Twelve years after firing Steve Jobs Apple stumbled badly in its attempts to develop a new generation of Macintosh operating system. Apple was forced to buy the remaining software portion of NeXT Computer to save itself and Steve had a rare second chance at leading. By that time his brush with financial disaster had humbled him. He had also married and had a growing family that he loved dearly – learning to love helps that EL sense of balance. Steve Jobs may have been humbled but he still had a keen ability to judge talent and he surrounded himself with brilliant designers and business leaders. He listened to and debated with this inner circle of talent and he ultimately let them do their jobs. He was no easier to deal with and no less demanding. He was no less opinionated and aggressive. But he was once again an Entrepreneurial Leader as his inner circle strove to transform into reality their collective vision of the future of computing. As a result of Steve Jobs’ transformation, a near bankrupt Apple Computer became the most valuable company in the world.

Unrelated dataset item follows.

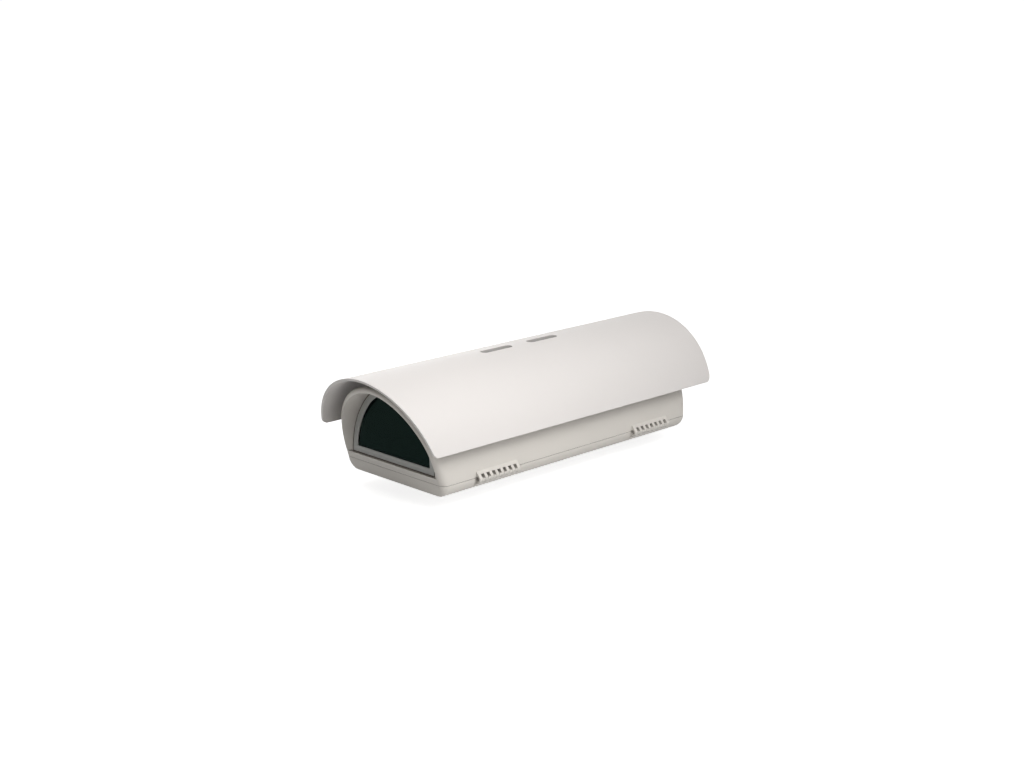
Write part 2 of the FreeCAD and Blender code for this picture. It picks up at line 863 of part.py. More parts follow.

Any entrepreneur’s legacy in the business world hinges on their ability to balance on that razor’s edge called Entrepreneurial Leadership.

[1] Issacson, Steve Jobs, Simon & Schuster (New York), 2011. Moritz, Return to the Little Kingdom, Overlook (New York), 2010. Linzmayer, Apple Confidential 2.0, no starch press (San Francisco), 2008. Young & Simon, iCon, Wiley (New York), 2005. Wozniak, iWoz, Norton (New York), 2006.